▶ [Set exercise]: Begin at the first line and end at the line containing "# Frame: millimetres, +Z". Extract exactly those lines.

▶ [Dataset section]:
--- Start ---
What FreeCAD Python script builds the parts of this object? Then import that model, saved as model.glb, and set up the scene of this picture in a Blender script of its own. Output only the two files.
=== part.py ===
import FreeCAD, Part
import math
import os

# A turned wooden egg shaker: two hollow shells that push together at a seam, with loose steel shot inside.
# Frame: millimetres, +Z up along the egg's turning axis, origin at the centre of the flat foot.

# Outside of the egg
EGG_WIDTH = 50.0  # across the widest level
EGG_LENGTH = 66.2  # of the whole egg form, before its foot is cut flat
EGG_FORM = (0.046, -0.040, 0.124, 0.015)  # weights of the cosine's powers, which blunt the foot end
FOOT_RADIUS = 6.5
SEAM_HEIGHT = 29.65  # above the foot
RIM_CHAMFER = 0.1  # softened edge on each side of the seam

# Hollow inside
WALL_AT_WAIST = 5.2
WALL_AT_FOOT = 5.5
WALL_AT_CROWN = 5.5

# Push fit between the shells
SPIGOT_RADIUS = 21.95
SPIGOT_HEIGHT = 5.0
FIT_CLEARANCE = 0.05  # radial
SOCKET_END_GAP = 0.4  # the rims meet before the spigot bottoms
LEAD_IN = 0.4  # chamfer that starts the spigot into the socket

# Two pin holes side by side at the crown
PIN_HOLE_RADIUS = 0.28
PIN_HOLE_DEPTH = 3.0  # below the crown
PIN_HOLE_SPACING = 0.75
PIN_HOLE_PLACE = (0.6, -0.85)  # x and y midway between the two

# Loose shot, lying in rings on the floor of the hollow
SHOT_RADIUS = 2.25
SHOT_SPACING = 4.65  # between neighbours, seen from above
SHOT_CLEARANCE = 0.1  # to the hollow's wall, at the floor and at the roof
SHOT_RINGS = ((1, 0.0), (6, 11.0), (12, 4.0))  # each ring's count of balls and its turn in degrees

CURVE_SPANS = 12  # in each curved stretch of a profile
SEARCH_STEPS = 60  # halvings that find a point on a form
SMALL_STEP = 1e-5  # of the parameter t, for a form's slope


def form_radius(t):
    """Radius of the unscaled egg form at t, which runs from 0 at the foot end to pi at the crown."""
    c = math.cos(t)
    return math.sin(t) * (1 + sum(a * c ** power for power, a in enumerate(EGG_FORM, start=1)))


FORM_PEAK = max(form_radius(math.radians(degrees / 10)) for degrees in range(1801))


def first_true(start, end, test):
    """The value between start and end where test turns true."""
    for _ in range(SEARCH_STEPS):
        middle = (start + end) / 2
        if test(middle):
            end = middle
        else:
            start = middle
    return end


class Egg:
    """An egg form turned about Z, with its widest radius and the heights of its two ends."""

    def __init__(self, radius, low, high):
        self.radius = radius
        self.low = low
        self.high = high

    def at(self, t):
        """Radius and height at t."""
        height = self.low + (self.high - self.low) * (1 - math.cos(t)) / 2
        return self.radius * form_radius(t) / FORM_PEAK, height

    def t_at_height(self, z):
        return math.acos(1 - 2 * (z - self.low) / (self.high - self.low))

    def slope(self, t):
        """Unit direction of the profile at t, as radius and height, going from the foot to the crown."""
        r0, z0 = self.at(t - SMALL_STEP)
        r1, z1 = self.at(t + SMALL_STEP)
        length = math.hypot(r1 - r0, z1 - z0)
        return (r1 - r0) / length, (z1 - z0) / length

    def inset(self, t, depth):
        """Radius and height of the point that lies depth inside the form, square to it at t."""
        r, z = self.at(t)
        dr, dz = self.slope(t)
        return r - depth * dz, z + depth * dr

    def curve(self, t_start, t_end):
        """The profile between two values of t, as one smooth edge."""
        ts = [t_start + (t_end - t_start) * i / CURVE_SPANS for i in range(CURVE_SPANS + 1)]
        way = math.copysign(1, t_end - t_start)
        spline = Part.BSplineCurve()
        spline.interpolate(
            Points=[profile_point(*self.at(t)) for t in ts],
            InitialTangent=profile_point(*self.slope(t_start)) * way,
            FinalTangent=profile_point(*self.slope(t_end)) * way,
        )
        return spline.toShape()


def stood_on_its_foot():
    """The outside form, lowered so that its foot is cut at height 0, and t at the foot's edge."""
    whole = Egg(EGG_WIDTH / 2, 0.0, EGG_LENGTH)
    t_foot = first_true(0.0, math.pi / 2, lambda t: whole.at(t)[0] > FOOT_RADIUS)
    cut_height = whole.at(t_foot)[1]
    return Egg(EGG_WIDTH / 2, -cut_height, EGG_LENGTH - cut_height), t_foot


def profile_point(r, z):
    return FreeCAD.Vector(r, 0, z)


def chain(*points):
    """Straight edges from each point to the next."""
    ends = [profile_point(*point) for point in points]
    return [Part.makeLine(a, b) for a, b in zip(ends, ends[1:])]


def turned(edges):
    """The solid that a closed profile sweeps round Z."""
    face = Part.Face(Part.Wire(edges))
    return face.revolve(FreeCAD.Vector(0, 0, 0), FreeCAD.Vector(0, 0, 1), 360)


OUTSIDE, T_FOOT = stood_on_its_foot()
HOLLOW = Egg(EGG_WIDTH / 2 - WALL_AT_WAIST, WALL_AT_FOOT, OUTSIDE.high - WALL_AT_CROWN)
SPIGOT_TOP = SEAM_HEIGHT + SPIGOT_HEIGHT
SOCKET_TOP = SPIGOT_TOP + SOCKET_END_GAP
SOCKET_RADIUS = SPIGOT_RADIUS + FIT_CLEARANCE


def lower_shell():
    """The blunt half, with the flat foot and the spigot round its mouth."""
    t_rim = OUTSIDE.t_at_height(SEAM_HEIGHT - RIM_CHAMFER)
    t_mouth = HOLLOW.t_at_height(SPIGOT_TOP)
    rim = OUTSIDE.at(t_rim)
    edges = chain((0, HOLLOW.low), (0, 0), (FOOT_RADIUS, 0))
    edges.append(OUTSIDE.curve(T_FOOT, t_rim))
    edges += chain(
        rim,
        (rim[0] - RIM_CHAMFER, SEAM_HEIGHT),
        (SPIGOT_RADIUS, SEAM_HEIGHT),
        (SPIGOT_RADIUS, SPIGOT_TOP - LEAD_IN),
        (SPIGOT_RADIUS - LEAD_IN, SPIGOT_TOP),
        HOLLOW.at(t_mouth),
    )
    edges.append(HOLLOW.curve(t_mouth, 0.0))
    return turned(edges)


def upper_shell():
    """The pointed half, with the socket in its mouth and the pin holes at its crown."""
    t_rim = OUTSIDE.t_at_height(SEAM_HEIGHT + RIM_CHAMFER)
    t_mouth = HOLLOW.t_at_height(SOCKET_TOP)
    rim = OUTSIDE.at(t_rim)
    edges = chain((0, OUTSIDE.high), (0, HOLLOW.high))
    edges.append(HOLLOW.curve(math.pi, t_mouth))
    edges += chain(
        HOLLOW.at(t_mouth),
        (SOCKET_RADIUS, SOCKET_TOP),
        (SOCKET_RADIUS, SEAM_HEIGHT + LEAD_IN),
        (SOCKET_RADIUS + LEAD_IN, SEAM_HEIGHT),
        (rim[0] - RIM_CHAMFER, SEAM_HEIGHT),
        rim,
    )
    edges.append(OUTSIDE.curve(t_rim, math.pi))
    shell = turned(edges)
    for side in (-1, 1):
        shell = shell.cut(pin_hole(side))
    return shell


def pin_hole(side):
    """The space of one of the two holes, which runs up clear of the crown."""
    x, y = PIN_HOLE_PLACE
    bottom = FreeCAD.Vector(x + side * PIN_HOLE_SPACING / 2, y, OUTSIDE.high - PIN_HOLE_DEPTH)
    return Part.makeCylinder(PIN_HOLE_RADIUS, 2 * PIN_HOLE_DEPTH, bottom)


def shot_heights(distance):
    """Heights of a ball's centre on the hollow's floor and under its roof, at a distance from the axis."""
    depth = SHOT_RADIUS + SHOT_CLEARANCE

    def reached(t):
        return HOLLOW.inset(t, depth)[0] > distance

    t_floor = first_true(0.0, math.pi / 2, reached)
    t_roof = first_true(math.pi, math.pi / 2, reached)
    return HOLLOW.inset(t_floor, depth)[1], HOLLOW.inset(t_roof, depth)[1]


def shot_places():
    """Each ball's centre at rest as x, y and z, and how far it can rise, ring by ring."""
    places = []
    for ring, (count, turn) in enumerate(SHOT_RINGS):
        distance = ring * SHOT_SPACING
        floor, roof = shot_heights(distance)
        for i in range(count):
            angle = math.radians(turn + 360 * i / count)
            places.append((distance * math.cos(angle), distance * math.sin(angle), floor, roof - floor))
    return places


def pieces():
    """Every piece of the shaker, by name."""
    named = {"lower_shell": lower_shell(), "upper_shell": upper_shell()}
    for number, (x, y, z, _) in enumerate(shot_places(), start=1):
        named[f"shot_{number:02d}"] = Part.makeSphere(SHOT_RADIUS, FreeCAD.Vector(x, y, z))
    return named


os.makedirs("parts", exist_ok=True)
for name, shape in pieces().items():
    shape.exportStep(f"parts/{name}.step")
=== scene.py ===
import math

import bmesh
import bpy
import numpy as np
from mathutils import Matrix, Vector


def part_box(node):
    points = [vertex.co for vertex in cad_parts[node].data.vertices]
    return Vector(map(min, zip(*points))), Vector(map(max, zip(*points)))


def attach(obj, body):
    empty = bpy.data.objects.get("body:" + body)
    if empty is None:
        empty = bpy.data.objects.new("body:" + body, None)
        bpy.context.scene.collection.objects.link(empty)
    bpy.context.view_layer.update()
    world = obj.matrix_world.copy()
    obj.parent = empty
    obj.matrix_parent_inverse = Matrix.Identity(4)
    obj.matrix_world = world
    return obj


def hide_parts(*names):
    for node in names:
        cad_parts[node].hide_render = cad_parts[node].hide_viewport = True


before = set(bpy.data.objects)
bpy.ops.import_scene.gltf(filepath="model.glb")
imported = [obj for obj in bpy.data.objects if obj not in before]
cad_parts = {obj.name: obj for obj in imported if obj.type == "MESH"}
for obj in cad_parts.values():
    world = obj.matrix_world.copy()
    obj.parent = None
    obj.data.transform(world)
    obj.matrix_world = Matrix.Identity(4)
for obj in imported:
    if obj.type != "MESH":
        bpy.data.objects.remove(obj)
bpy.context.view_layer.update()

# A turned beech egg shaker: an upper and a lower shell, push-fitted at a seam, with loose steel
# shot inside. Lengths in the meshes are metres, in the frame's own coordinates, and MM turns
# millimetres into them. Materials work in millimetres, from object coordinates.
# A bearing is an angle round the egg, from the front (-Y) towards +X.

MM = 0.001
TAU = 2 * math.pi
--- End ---
▶ [The solution]:
What FreeCAD Python script builds the parts of this object? Then import that model, saved as model.glb, and set up the scene of this picture in a Blender script of its own. Output only the two files.
=== part.py ===
import FreeCAD, Part
import math
import os

# A turned wooden egg shaker: two hollow shells that push together at a seam, with loose steel shot inside.
# Frame: millimetres, +Z up along the egg's turning axis, origin at the centre of the flat foot.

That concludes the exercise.